I had trained and then practiced and practiced with my children going to Jesus, and now, when it was ME causing the hurt, he knew how to take it to Jesus and get the healing he needed without me! Equipping our children to hear His voice and work through hurts, lies, and offenses is, in my opinion, the greatest tool for success you can ever give your child in today’s world. I encourage you – MASTER this over time! Please just sit for a moment and let the Holy Spirit use that testimony to release something in your own heart.

TEACHING CHILDREN TO HEAR

Such a precious testimony of how this mom is training her son to hear God in a time of peace.

“My son wanted to take a toy to the kids’ club at the gym. Instead of saying yes or no, I had him ask Jesus. Right away, he heard no. We talked about how we always listen to Jesus and what He says about things. A few days later, he wanted to bring the same toy and told me that Jesus said it was ok. I was suspicious but decided not to be the middleman in the situation with God. He brought the toy and almost left it at the gym (my daughter remembered and got it for him).
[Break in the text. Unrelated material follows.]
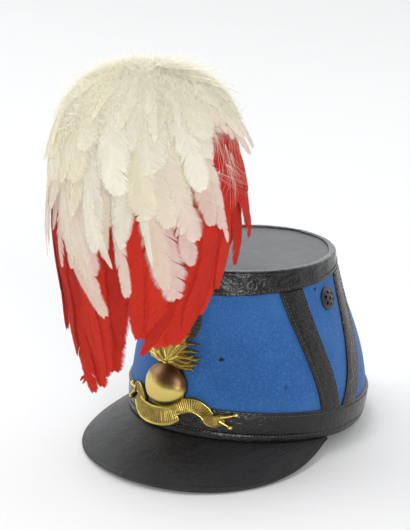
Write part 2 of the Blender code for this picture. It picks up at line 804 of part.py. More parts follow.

Later, I asked him if it was Jesus that said he could bring the toy to the gym or himself. Right away, he admitted it was his voice. It opened up a great conversation about why we need to listen to Jesus. Thanks for the encouragement that he really does hear at 3.5 years of age. I continue to ask the Lord for creative and fun ideas for teaching my kids to hear. I’m excited about what He has for us this year!”